1 17/03/22(水)02:44:18 No.416122627

何で贅沢な

2 17/03/22(水)02:44:22 No.416122632

婚礼の儀はしめやかに執り行われた。私は例の家紋と陰気な文様の入った紋付袴で立ち尽くし、白無垢に着替えた花嫁は幽霊のようだった。この土地の司祭を務めるという花嫁の叔父が奇妙な言語で一連の式を宰り、その後に彼女の生家に至る花嫁行列が行われた。花嫁の親族から下男下女までが私と花嫁を取り囲み、ちりんちりんと鈴を打ち鳴らしていた。道行人が私の顔を覗き込み、下男に睨まれるや怯えた様子で目を逸らすことが何度かあった。花嫁の家に近づくにつれて、低くうなる祝い唄の声が大きくなっていった。 へべぬさろむあれへむ へべぬさろむあれへむ へべぬさあろむあれへむ 私は何だかこのまま墓に葬られる気がした。そして今更ながら、歳が倍以上も離れた醜男を婿に迎えられた彼女の不憫を憐れんだ。きっと彼女は呪われているのだと、私は思った。 家に着く頃には日が暮れていた。義父母に形ばかりの挨拶を済ましたところ、おもむろに義父から錆鉄の鍵を手渡された。それは欧州の古い拷問器具を連想させた。その傍に坐っていた義母が「じきに分かる」と言いたげに目配せをしてきた。私は何とも厭な気分にさせられたまま、離れにある夫婦の床に向かった。
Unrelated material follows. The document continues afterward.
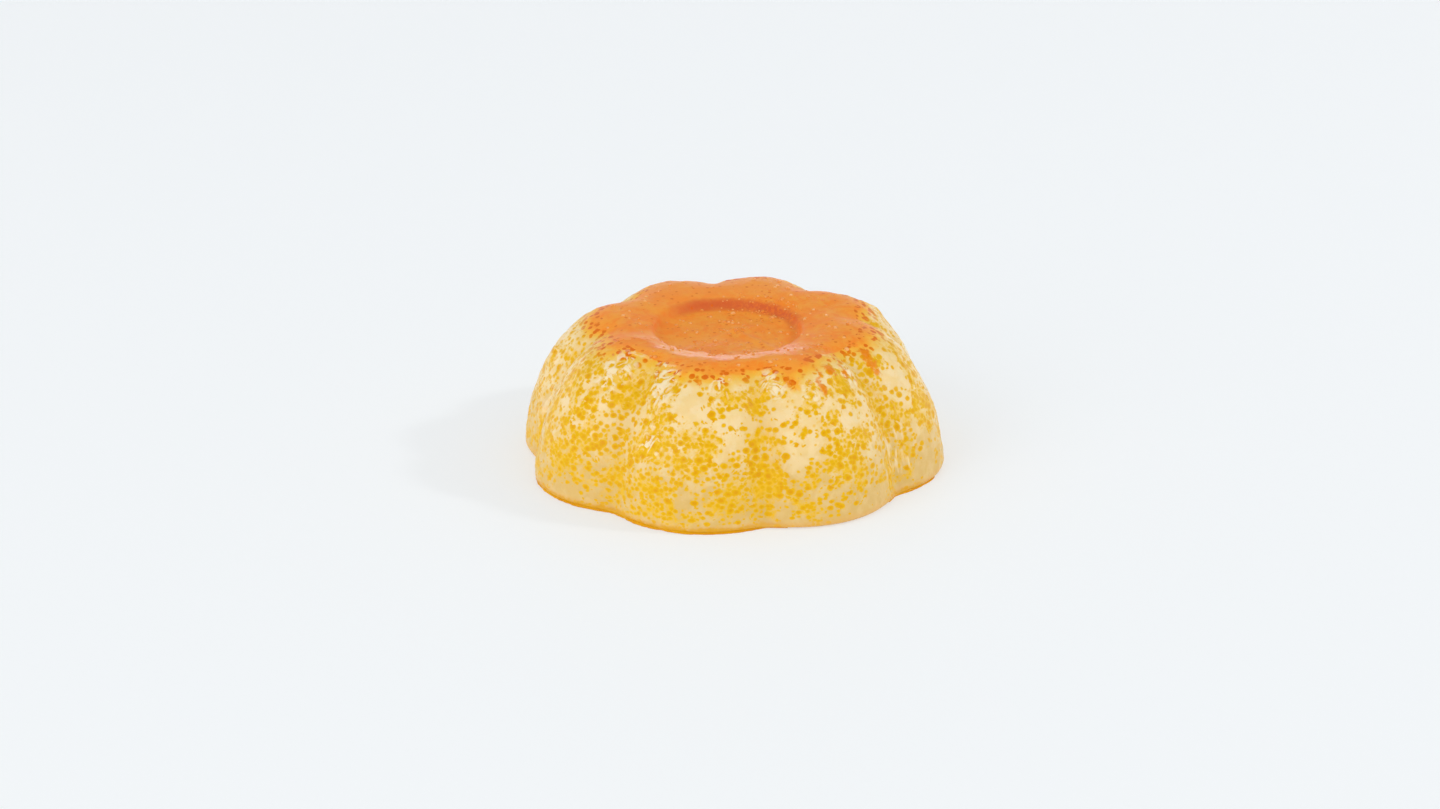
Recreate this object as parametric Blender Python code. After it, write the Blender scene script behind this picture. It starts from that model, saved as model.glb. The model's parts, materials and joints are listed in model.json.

3 17/03/22(水)02:46:56 No.416122874

既に花嫁は身を浄めて、私を待ち受けていた。童貞の私はただ恐ろしくて床の上に坐していると、花嫁は白い襦袢をするりと脱ぎだした。みずみずしい果実のような乳房があらわになった。そして、「開けてくださらないのですか」と言った。彼女の腰には重く冷たげな貞操帯が巻きつけられていた。私の鍵は、貞操帯を開けるためだった。私は勇気をふりしぼって彼女の鍵穴に鍵の先を当ててみたが、手が震えていっこうに上手くいかなかった。次第に涙が溢れ、内臓を焼かれた何度も咳き込んで、布団の上に血のへばりついた痰を吐き出した。それは男女の交情の証と破瓜の血のように見えなくもなかったが、どうせ家人が何処かで一部始終を覗き見ているに違いなかった。事の初めは屠られる仔羊のようだった彼女の瞳は、今や冥府に至る洞穴のように暗かった。「開けてくださらないのですね」と言って、彼女は床の上に坐り込んだ。私はすぐさま厠へ駆け込んで、夜通し血と胃液ばかりの反吐を吐き戻した。 明け方、私はこの家を出奔することに決めたが、その道中、落石に遭って死んだ。林檎の花が爽やかに香る四月の事だった。